I'm sure EDF will be standing under the magic money tree with Boris and Rishi more than happy to shake way more off than is actually needed for them.

E-K said...

We should never have relied on foreigners for things of strategic importance.

Anonymous said...

Why? Are foreigners better at fleecing the government?

Elby the Beserk said...

No worries, Nick - remember, we are constantly told that renewable energy will be cheaper than fossil fuels. Isn't that great?

E-K said...

Anon 10.25

Because we can be manipulated politically as well as fleeced.

E-K said...

Forgot... "foreigner" is a trigger word, isn't it.

Anonymous said...


Foreign ownership is such a part of our global vision, it is impossible for it to be removed e.g.

the internet;
the bits that connect to the internet
the gas distribution network
parts of the banking sector

Which bits are not manipulated politically eg. Huawei?

It's not that simple is it.

Ted’s Heath said...

In the future green energy will be too cheap to meter.

E-K said...

Not simple now, it isn't, Anon.

Which is why I used the past tense in my first comment.

Don Cox said...

New proposals for nuclear cost reduction:


Don Cox

andrew said...

@EK at 9.02 am

"We should never have relied on foreigners for things of strategic importance."

On foreigners (german, netherland) for our royalty, agree
On the US around 1940, not so sure

rwendland said...

Don, the biggest item in that nuclear cost reduction report is changing to Regulated Asset Base (RAB) financing, which transfers the project risks from the builders/owners to electricity consumers, or as even the Telegraph reports "it leaves British households on the hook for any delays or additional costs". And plenty of nuclear projects overrun with enormously increased costs - look at the recent attempts to build an Finnish and French EPRs.

The report says of HPC costs at £92.50+RPI inflation/MWh, 67% is finance and risk costs (28% finance + 39% construction risk). Essentially the idea of RAB is to transfer this ~67% to the consumer, leaving nuclear seemingly economic against other generation means. But if competitors could likewise transfer finance + their lower construction risk to the consumer, they would become even cheaper.

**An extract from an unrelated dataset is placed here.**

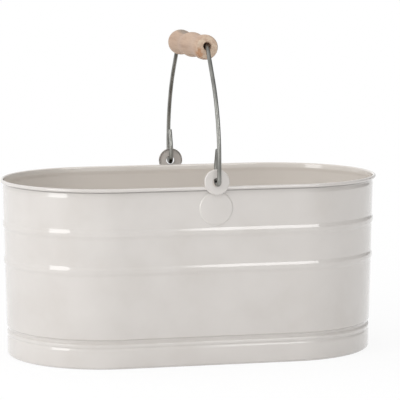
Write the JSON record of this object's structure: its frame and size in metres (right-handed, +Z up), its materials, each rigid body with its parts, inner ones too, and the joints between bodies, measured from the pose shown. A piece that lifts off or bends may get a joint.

So its largely a powerful lobby trying to get subsidies in another way. As the Telegraph concludes:

"with mounting opposition to transferring the risk of these mammoth projects on to British consumers via the RAB model, Britain’s nuclear industry finds itself at a crossroads."


E-K said...



And are you fully aware of what that cost us ?

Elby the Beserk said...

Brave Anonymous said...
Don’t be dick and argue that defeating nazi German had too high a price.

If you don’t think paying for America’s involvement in WWII then there’s is something wrong with you.

Now crawl back under your stone you odious little man.

10:24 am

E-K made a perfectly good point. Most of us don't really see the Yanks AS foreigners.

E-K said...

I said nothing of the sort.

But we did, indeed, pay a truly sacrificial price to the Americans in the defeat of Germany.

Our towns and villages were occupied by a foreign army, our culture and economy was taken over by a foreign power - our streets are festooned with American litter (not Lovin' it) and our walls daubed with American (hip hop) graffiti.

I prefer not to use the term 'Nazi' as this gives young children the impression that there was a mysterious 1940s tribe that had nothing to do with the German people.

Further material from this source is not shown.